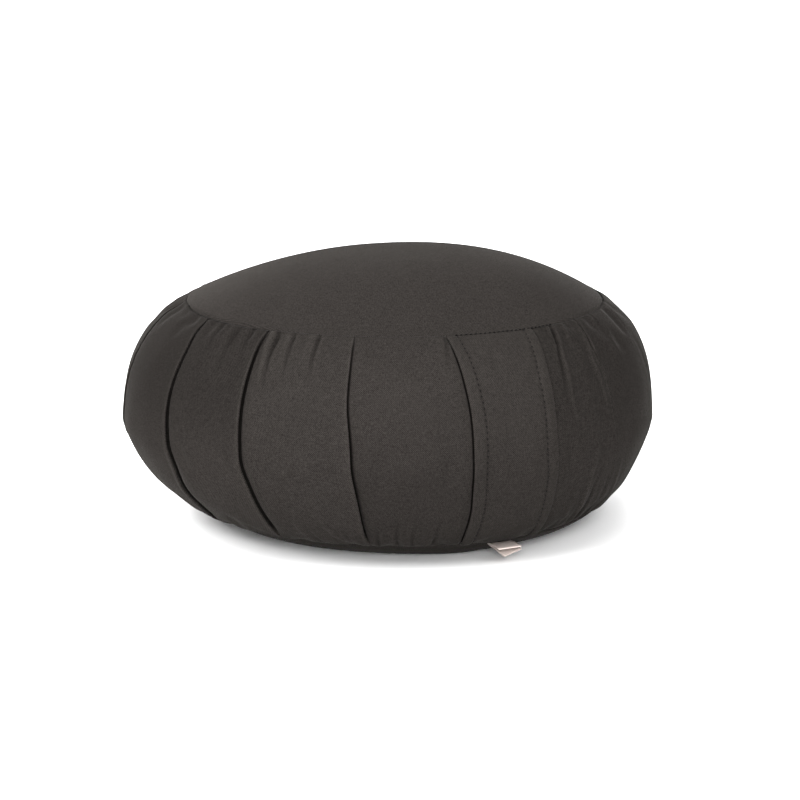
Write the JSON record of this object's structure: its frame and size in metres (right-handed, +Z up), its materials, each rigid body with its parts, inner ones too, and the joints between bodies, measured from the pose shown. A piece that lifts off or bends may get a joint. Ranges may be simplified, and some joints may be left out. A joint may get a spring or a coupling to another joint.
{
  "type": "zafu meditation cushion",
  "caption": "Round filled floor cushion with a crowned top panel, knife-pleated side band, hemmed closure panel over the side and a small bare ribbon tab in the bottom seam.",
  "frame": {"origin": "on the floor plane under the middle of the cushion's bounding box", "axes": "+Z up; -Y is the front that the picture faces; +X is to its right, on the side of the closure panel and the ribbon tab"},
  "size_m": [0.3285, 0.3285, 0.1647],
  "materials": {
    "cloth": "matt charcoal cotton twill",
    "ribbon": "woven beige ribbon, bare"
  },
  "bodies": {
    "root": {"cushion_body": "cloth", "top_panel": "cloth", "bottom_panel": "cloth", "closure_flap": "cloth", "label": "ribbon"}
  },
  "joints": []
}
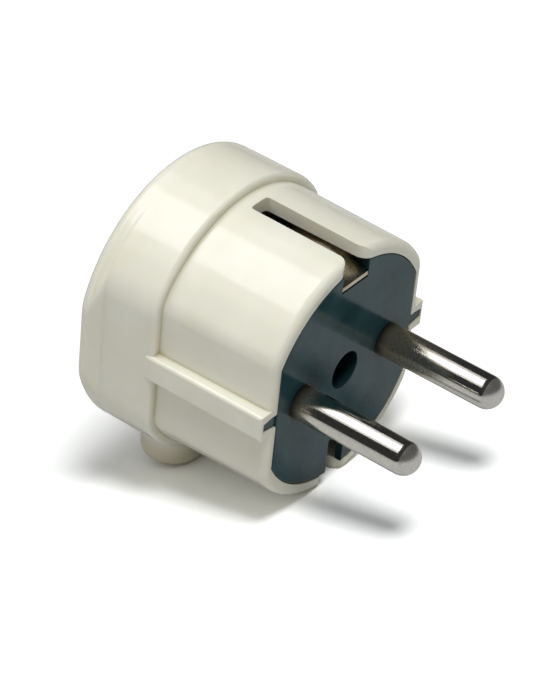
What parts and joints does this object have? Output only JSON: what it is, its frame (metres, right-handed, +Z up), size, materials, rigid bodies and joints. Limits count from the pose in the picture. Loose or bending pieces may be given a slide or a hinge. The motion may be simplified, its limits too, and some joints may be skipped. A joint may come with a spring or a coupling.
{
  "type": "type f plug",
  "caption": "Rewirable angled mains plug: round ivory housing with side flats and ribs, dark contact carrier, round pins, sprung earth strap and a cable outlet at the side.",
  "frame": {"origin": "Middle of the bottom of the bounding box of the plug at rest on a table.", "axes": "+Z is up. X runs through both pins. The pins point to -Y and down by the resting tilt of 15.98 degrees, because the plug lies on the rim of its nose and on its cable outlet."},
  "size_m": [0.0396, 0.0528, 0.0456],
  "materials": {
    "shell": "glossy ivory thermoset moulding",
    "carrier": "glossy dark blue-grey moulding",
    "pin_plating": "nickel plating on solid brass",
    "strap_plating": "nickel-plated spring bronze, slightly dulled",
    "screw_steel": "zinc-plated steel",
    "insert_brass": "turned brass",
    "retainer_moulding": "pressed phenolic plate",
    "clamp_moulding": "moulded clamp bar"
  },
  "bodies": {
    "root": {"housing": "shell", "contact_carrier": "carrier", "pin_left": "pin_plating", "pin_right": "pin_plating", "earth_strap": "strap_plating", "earth_clamp_plate": "screw_steel", "earth_screw": "screw_steel", "pin_screw_left": "screw_steel", "pin_screw_right": "screw_steel", "assembly_screw": "screw_steel", "clamp_screw_left": "screw_steel", "clamp_screw_right": "screw_steel", "threaded_insert": "insert_brass", "pin_retainer": "retainer_moulding", "cord_clamp_bar": "clamp_moulding"}
  },
  "joints": []
}
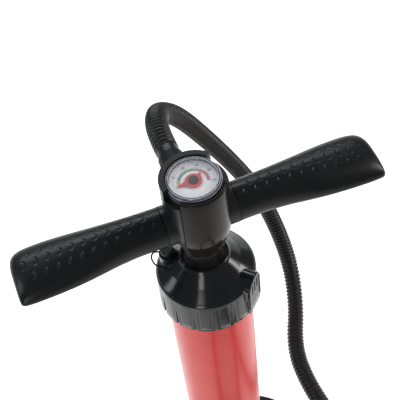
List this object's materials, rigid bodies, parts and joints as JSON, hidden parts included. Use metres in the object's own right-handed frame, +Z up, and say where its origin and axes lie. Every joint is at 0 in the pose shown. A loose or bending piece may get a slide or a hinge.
######
** INSTRUCTION **
Quote every entry exactly.

** THE RESPONSE **
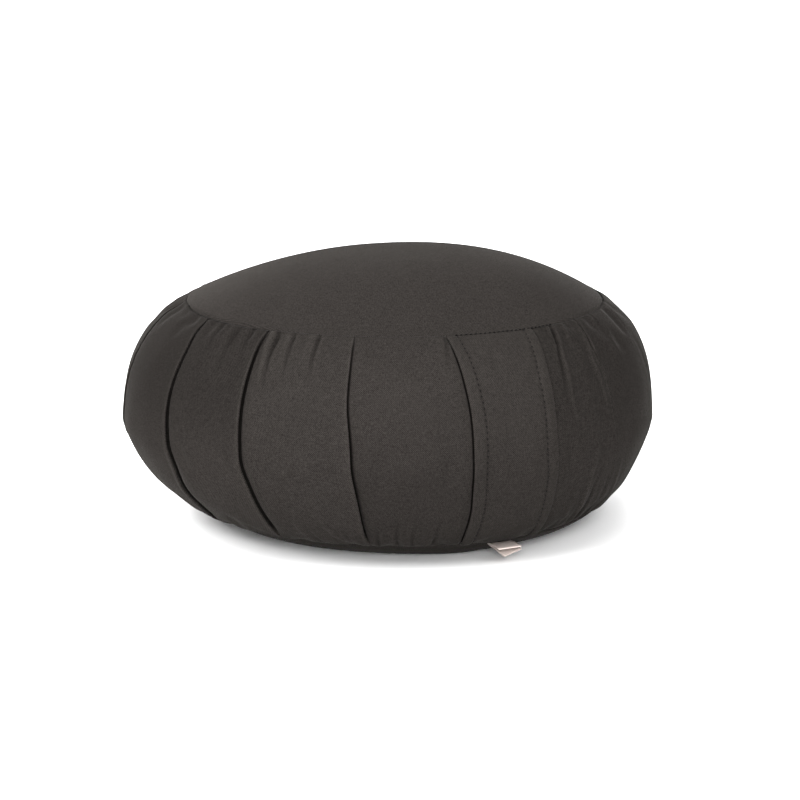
Write the JSON record of this object's structure: its frame and size in metres (right-handed, +Z up), its materials, each rigid body with its parts, inner ones too, and the joints between bodies, measured from the pose shown. A piece that lifts off or bends may get a joint. Ranges may be simplified, and some joints may be left out. A joint may get a spring or a coupling to another joint.
{
  "type": "zafu meditation cushion",
  "caption": "Round filled floor cushion with a crowned top panel, knife-pleated side band, hemmed closure panel over the side and a small bare ribbon tab in the bottom seam.",
  "frame": {"origin": "on the floor plane under the middle of the cushion's bounding box", "axes": "+Z up; -Y is the front that the picture faces; +X is to its right, on the side of the closure panel and the ribbon tab"},
  "size_m": [0.3285, 0.3285, 0.1647],
  "materials": {
    "cloth": "matt charcoal cotton twill",
    "ribbon": "woven beige ribbon, bare"
  },
  "bodies": {
    "root": {"cushion_body": "cloth", "top_panel": "cloth", "bottom_panel": "cloth", "closure_flap": "cloth", "label": "ribbon"}
  },
  "joints": []
}
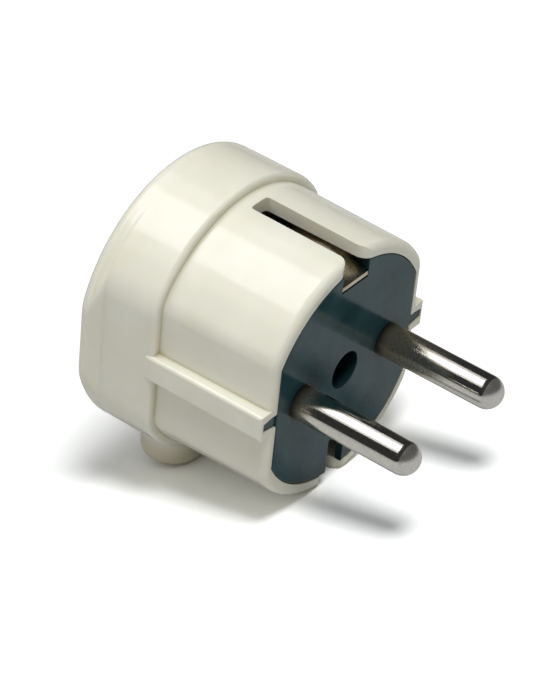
What parts and joints does this object have? Output only JSON: what it is, its frame (metres, right-handed, +Z up), size, materials, rigid bodies and joints. Limits count from the pose in the picture. Loose or bending pieces may be given a slide or a hinge. The motion may be simplified, its limits too, and some joints may be skipped. A joint may come with a spring or a coupling.
{
  "type": "type f plug",
  "caption": "Rewirable angled mains plug: round ivory housing with side flats and ribs, dark contact carrier, round pins, sprung earth strap and a cable outlet at the side.",
  "frame": {"origin": "Middle of the bottom of the bounding box of the plug at rest on a table.", "axes": "+Z is up. X runs through both pins. The pins point to -Y and down by the resting tilt of 15.98 degrees, because the plug lies on the rim of its nose and on its cable outlet."},
  "size_m": [0.0396, 0.0528, 0.0456],
  "materials": {
    "shell": "glossy ivory thermoset moulding",
    "carrier": "glossy dark blue-grey moulding",
    "pin_plating": "nickel plating on solid brass",
    "strap_plating": "nickel-plated spring bronze, slightly dulled",
    "screw_steel": "zinc-plated steel",
    "insert_brass": "turned brass",
    "retainer_moulding": "pressed phenolic plate",
    "clamp_moulding": "moulded clamp bar"
  },
  "bodies": {
    "root": {"housing": "shell", "contact_carrier": "carrier", "pin_left": "pin_plating", "pin_right": "pin_plating", "earth_strap": "strap_plating", "earth_clamp_plate": "screw_steel", "earth_screw": "screw_steel", "pin_screw_left": "screw_steel", "pin_screw_right": "screw_steel", "assembly_screw": "screw_steel", "clamp_screw_left": "screw_steel", "clamp_screw_right": "screw_steel", "threaded_insert": "insert_brass", "pin_retainer": "retainer_moulding", "cord_clamp_bar": "clamp_moulding"}
  },
  "joints": []
}
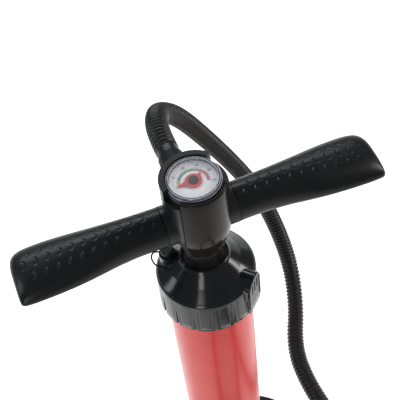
List this object's materials, rigid bodies, parts and joints as JSON, hidden parts included. Use metres in the object's own right-handed frame, +Z up, and say where its origin and axes lie. Every joint is at 0 in the pose shown. A loose or bending piece may get a slide or a hinge.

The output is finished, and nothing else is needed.